Most importantly, Gore Vidal raises awareness of a U.S. political shift from Republic to Empire, a country invading other countries for dubious reasons. The documentary marks the growth of militarism, stage by stage from WWII to present day, reminding us that we did not have a conscripted army before Truman nor an industrial-military complex at the heart of U.S. peacetime economics before Vietnam. His popular book, Perpetual War for Perpetual Peace, a probing critique of U.S. reasons for going to war, developed a counter narrative of American politics. American journalist, Robert Scheer, states that Vidal became tougher in his criticism of the U.S. in his last years and recommends United States of Amnesia to any and all students of history; perhaps students with inquiring minds of all ages.
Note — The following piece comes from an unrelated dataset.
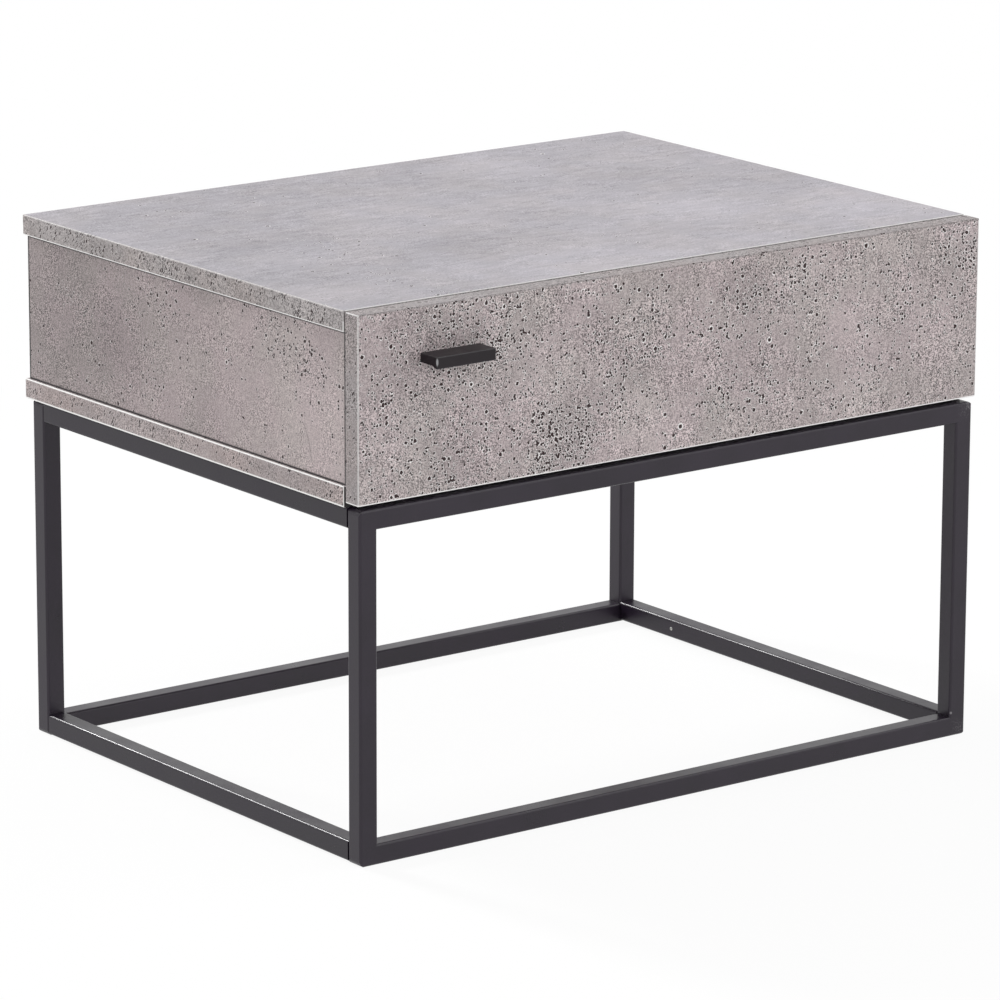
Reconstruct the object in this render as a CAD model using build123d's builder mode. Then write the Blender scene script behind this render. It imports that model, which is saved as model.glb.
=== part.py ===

With Iraq exploding in June, 2014, United States of Amnesia is a timely film. Gore Vidal may have died in 2012 but his voice didn’t. Now dead, his voice is heard via film urging us to remember recent, nay, present history in Iraq and not fall victim to the convenience of amnesia. “War on terror is a slogan”, not a plan, he cuts and thrusts, demanding discourse. United States of Amnesia appears at a critical moment to stimulate conversation about war and about how to respond to conflicts in other countries. We need to remember, think about and use our history to be smart about what we do next. We’ve personally observed what we need to remember in Iraq; our memories are relevant.